November 2003
New Republic;11/10/2003, Vol. 229 Issue 19, p8
Presents news briefs relating to politics and world affairs. Last week The Washington Post ran an article on the growing belief among conservatives that gay marriage will be a crucial issue in the 2004 elections. The Post quoted a novel argument made by Republican National Committee Chairman Ed Gillespie against gay marriage proponents. Gillespie's critique of the gay marriage movement is the latest in a series of conservative efforts to accuse Democrats of cultural and racial prejudice. Conservatives have long howled over liberals' exploitation of identity politics. Their new strategy seems to be, if you can't beat 'em, join 'em. Readers of The New York Times awoke last week to a rare hopeful piece about the future of the Middle East. As London bureau chief Warren Hoge reported, Saudi Arabia, one of the most loathsome regimes in the region, is finally facing a robust challenge. The movement, according to the piece, emanates from a small house in North London.

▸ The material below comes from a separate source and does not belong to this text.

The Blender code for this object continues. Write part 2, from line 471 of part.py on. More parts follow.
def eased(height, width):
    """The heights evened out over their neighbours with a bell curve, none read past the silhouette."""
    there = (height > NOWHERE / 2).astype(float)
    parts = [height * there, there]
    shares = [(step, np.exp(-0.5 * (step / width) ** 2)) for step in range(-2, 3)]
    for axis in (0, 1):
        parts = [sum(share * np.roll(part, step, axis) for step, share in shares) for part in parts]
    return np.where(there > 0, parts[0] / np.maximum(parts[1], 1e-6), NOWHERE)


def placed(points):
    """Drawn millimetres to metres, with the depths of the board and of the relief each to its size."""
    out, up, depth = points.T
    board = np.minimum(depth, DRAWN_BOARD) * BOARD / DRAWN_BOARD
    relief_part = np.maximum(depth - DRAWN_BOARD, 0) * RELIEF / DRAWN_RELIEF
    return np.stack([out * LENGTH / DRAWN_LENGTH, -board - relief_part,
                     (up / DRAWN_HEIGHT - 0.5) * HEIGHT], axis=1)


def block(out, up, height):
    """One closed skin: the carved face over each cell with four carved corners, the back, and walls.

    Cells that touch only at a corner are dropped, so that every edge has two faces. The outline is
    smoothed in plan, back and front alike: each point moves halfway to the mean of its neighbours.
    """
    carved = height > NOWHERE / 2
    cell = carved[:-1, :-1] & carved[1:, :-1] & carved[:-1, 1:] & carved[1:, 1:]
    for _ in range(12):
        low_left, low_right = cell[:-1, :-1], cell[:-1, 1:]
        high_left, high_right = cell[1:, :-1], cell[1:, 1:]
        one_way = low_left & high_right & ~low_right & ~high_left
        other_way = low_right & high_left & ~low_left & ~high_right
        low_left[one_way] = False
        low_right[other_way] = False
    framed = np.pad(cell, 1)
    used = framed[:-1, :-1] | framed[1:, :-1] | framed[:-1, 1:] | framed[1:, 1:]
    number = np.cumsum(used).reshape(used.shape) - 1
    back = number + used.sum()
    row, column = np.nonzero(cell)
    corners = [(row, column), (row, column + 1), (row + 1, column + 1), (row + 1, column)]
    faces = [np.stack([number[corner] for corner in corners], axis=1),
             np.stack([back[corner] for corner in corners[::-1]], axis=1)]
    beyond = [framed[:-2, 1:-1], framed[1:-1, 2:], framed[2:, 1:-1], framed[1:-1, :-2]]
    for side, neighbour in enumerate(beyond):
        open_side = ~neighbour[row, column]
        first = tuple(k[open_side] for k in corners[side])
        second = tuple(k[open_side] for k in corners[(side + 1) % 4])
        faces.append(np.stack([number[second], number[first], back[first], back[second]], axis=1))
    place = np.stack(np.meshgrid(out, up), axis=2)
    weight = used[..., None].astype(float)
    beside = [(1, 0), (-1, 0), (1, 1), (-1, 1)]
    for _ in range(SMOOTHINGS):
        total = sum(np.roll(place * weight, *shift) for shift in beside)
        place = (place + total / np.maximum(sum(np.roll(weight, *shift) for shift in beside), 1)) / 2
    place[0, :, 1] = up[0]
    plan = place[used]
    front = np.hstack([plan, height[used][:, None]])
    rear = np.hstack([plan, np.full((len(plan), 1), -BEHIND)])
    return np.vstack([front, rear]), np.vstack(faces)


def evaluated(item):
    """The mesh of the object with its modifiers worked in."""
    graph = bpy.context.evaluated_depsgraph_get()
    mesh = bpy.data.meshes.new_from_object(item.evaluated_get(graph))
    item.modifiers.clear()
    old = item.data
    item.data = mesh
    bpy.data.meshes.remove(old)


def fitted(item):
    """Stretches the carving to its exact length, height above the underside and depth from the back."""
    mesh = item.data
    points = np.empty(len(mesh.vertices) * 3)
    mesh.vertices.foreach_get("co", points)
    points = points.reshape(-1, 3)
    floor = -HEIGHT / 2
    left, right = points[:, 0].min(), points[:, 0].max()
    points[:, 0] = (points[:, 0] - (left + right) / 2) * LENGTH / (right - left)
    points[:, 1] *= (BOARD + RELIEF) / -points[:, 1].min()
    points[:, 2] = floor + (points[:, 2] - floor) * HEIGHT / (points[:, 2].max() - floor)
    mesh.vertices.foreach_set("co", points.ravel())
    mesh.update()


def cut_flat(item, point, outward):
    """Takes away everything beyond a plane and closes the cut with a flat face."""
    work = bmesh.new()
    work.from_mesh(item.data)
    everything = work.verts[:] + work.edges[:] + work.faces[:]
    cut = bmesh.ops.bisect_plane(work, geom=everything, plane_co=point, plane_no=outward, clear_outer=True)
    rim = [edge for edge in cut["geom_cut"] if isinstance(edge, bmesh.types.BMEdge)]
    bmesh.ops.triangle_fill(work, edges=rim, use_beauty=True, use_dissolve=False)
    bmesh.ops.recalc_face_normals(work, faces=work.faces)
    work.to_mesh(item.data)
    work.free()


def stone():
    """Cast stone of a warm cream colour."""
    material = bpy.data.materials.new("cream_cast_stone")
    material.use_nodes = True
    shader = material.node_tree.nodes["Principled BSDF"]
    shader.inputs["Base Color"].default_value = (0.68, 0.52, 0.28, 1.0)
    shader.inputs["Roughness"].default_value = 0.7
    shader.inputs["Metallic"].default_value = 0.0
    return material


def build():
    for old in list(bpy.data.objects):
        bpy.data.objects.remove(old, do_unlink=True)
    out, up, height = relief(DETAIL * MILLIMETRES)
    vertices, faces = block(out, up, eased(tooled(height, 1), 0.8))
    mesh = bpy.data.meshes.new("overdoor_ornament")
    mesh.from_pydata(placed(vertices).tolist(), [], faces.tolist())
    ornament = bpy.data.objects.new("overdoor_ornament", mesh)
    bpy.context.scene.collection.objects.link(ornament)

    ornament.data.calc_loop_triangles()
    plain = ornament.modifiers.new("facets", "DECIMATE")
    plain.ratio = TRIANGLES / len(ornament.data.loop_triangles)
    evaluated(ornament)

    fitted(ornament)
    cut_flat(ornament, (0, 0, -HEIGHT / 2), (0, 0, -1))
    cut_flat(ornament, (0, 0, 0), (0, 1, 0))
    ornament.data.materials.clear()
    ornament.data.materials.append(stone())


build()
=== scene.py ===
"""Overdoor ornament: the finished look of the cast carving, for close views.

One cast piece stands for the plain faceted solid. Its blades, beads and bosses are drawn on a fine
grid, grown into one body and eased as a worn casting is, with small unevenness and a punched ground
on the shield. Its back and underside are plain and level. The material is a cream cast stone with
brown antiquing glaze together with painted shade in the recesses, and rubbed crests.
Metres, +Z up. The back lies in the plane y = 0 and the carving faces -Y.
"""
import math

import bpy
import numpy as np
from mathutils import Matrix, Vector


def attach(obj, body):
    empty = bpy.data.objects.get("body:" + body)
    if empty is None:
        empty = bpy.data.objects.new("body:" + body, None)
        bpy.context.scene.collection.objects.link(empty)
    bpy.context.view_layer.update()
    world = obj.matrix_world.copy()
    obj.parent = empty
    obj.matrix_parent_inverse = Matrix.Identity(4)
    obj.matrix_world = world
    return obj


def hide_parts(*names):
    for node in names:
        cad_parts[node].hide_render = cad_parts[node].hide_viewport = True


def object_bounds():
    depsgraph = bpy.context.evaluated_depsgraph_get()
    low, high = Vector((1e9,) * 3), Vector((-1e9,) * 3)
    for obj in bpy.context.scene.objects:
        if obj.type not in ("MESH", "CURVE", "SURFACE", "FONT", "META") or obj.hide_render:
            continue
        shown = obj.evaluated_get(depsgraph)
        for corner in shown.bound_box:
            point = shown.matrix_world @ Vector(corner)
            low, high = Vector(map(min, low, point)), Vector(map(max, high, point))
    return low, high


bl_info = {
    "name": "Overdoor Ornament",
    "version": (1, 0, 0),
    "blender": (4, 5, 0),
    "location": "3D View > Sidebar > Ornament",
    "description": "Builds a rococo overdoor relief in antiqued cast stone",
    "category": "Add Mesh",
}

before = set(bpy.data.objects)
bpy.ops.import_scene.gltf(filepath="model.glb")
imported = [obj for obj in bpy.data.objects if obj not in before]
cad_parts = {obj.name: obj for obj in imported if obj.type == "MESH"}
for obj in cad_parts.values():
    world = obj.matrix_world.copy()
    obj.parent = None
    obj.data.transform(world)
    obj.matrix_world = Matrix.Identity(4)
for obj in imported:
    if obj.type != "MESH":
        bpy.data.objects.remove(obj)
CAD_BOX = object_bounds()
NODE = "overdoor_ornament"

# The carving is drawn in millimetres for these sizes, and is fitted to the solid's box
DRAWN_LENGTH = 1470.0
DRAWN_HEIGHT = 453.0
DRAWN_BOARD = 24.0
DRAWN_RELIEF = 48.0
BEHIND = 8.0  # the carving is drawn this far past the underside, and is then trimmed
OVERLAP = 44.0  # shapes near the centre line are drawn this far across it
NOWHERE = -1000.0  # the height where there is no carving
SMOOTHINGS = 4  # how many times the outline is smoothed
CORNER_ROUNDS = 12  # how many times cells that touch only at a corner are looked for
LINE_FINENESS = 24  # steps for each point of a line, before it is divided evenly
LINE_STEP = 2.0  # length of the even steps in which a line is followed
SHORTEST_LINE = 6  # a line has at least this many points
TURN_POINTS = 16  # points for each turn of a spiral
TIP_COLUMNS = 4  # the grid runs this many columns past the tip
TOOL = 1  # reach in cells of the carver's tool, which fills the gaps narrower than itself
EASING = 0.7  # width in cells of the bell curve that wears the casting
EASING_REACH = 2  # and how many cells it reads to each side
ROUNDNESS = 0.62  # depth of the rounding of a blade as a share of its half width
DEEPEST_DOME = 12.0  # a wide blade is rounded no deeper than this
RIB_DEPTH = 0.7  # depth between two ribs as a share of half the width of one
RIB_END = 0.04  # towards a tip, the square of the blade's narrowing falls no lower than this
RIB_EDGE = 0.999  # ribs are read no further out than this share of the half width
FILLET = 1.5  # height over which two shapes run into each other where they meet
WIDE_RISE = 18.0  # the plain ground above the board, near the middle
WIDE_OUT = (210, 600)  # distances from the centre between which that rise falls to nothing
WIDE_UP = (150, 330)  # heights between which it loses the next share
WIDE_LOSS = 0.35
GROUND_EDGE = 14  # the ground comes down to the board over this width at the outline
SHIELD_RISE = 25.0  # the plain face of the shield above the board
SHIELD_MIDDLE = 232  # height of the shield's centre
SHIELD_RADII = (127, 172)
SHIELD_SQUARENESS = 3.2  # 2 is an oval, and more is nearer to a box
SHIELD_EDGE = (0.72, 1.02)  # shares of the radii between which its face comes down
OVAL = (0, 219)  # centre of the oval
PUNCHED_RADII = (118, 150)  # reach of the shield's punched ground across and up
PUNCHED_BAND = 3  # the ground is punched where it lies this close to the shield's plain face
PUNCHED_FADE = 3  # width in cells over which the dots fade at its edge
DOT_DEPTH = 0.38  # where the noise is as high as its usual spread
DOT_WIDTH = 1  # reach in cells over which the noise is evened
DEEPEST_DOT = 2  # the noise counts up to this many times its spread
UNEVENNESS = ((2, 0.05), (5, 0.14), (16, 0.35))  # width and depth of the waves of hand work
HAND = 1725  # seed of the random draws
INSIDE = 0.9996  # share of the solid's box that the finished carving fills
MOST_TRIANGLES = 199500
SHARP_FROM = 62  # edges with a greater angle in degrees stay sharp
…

It is run by an exiled surgeon-cum-activist named Saad Al-Fagih. For months now, critics of the U.S.-U.K. administration of Iraq have been asserting that the project would be done better if only the United Nations were in charge. This week, an independent committee named by none other than Annan himself found that "[t]he U.N. security management system failed in its mission to provide adequate security to U.N. staff in Iraq." In fact, the Americans responsible for security in Baghdad had offered the United Nations protection and were refused. Bush told his senior aides Tuesday that he "didn't want to see any stories" quoting unnamed administration officials in the media anymore, and, if he did, there would be consequences, said a senior administration official who asked that his name not be used.